Aphra Behn is credited with being the first female professional writer in England. In 1688, as a well-established dramatist, Behn published Oroonoko; or, The Royal Slave: A True History (also known by the shorter title Oroonoko), the story of an African prince who is forced into slavery in the South American country of Suriname, which in the late 1600s was an English colony. In her dedication to the work, Behn claims the story is true and establishes herself as the narrator in the novel. Scholars conjecture that Behn likely visited the English colony in the 1660s and based her work on her experiences there. The veracity of Behn's account is an area of modern critical debate.

In Behn's novel, the warrior prince, Oroonoko, falls in love with a young maiden, Imoinda, whom the king of their nation takes as his mistress. When the young lovers are discovered together, Imoinda is sold into slavery. Duped by an English slave trader with whom he has previously done business, Oroonoko is also captured and sold. Although he is purchased as a slave, Oroonoko impresses the plantation's overseer and is allowed to live separately from the other slaves and to do no work. After Oroonoko discovers Imoinda has been sold to the same plantation, the lovers conceive a child and attempt to bargain with their captors to return to Africa. Realizing that they will not be allowed to leave, Oroonoko leads a mass escape from the plantation. The group is quickly overtaken by the English, and Oroonoko is punished. Fearing Imoinda will be tortured, Oroonoko kills her, and he is subsequently tortured and executed. Throughout the tale, the narrator stresses Oroonoko's nobility and expresses her deep sympathy for him. At the time the work was published, Oroonoko was treated as a romance, the love between Oroonoko and Imoinda being viewed as the work's main theme. Later critics have focused on the novel as an exploration of imperialism, slavery, and true nobility.

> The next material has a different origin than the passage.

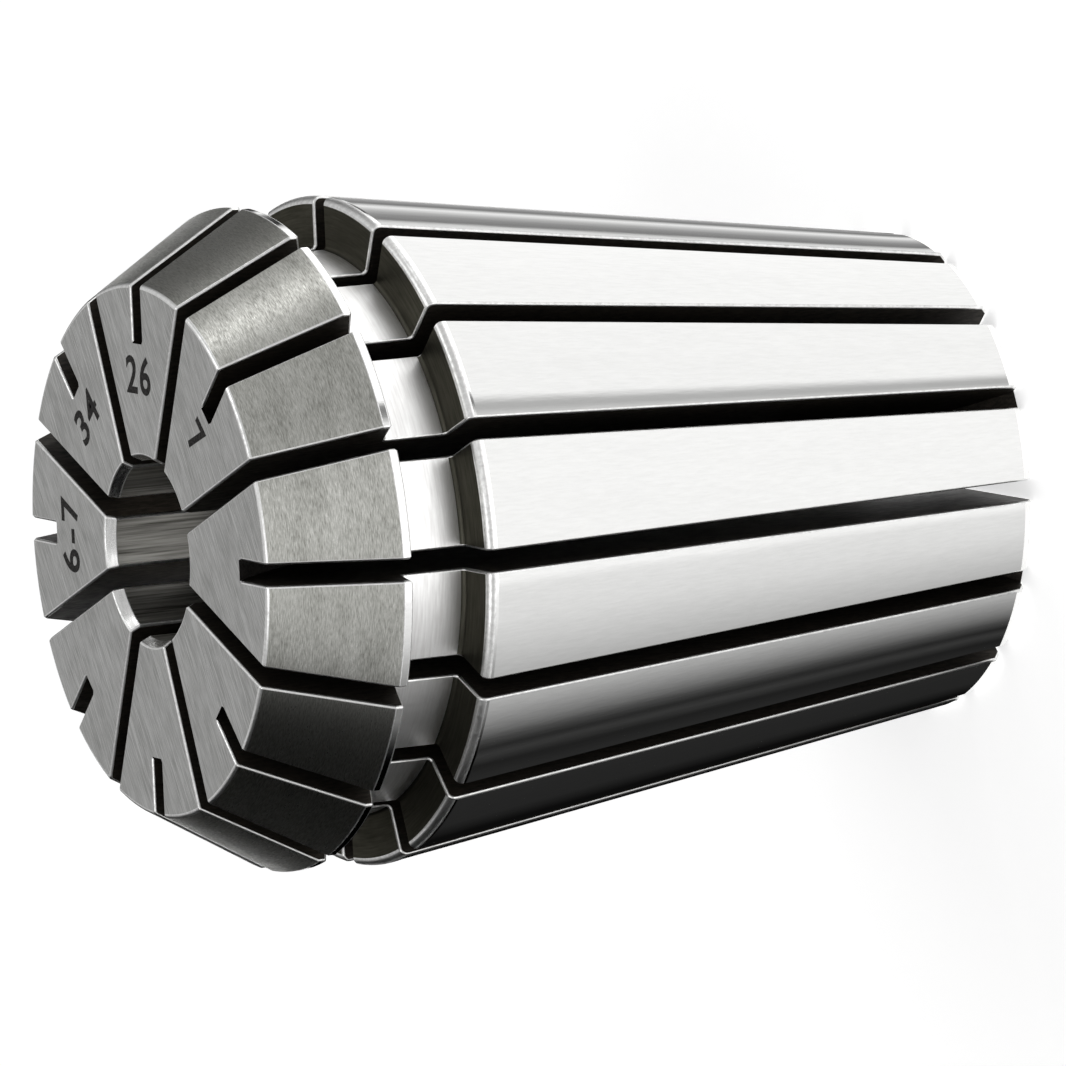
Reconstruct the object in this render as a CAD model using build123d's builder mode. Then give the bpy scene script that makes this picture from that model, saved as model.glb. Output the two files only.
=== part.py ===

Originally published in 1688 by William Canning, along with two other works, in the volume Three Histories: Oroonoko, The Fair Jilt, Agnes de Castro, Oroonoko is available in a 2003 Penguin Classics edition.

Plot

The Epistle Dedicatory

Oroonoko, whose full title is Oroonoko; or, The Royal Slave: A True History, is prefaced by a letter of dedication, or "epistle dedicatory." In this dedication, Behn addresses the Lord Maitland, a Scottish minister under King James II, whose literary activities Behn admired. After praising Maitland's "wit and worth," Behn spends the better part of a long paragraph explaining why a man with known faults may still be praised for his virtues, and she argues that such a man's true nobility reveals itself through his written works. Behn goes on to applaud Maitland's scholarly nature, his quest for knowledge, and his writings in which he defends the Catholic Church and explicates its teachings. Maitland's personal life and marriage are also the subject of Behn's effusive compliments. Behn then turns to her story, explaining to Maitland that what he is about to read is a true story. She defends the work against being labeled romantic (depicting an idealized world in the paradisiacal country of Suriname) by pointing out that the country she describes is extremely different from England and is full of wondrous things that may be hard to imagine, although Behn has truthfully written about them. Asking Maitland to forgive any faults in the book, Behn explains that she wrote it in a few hours.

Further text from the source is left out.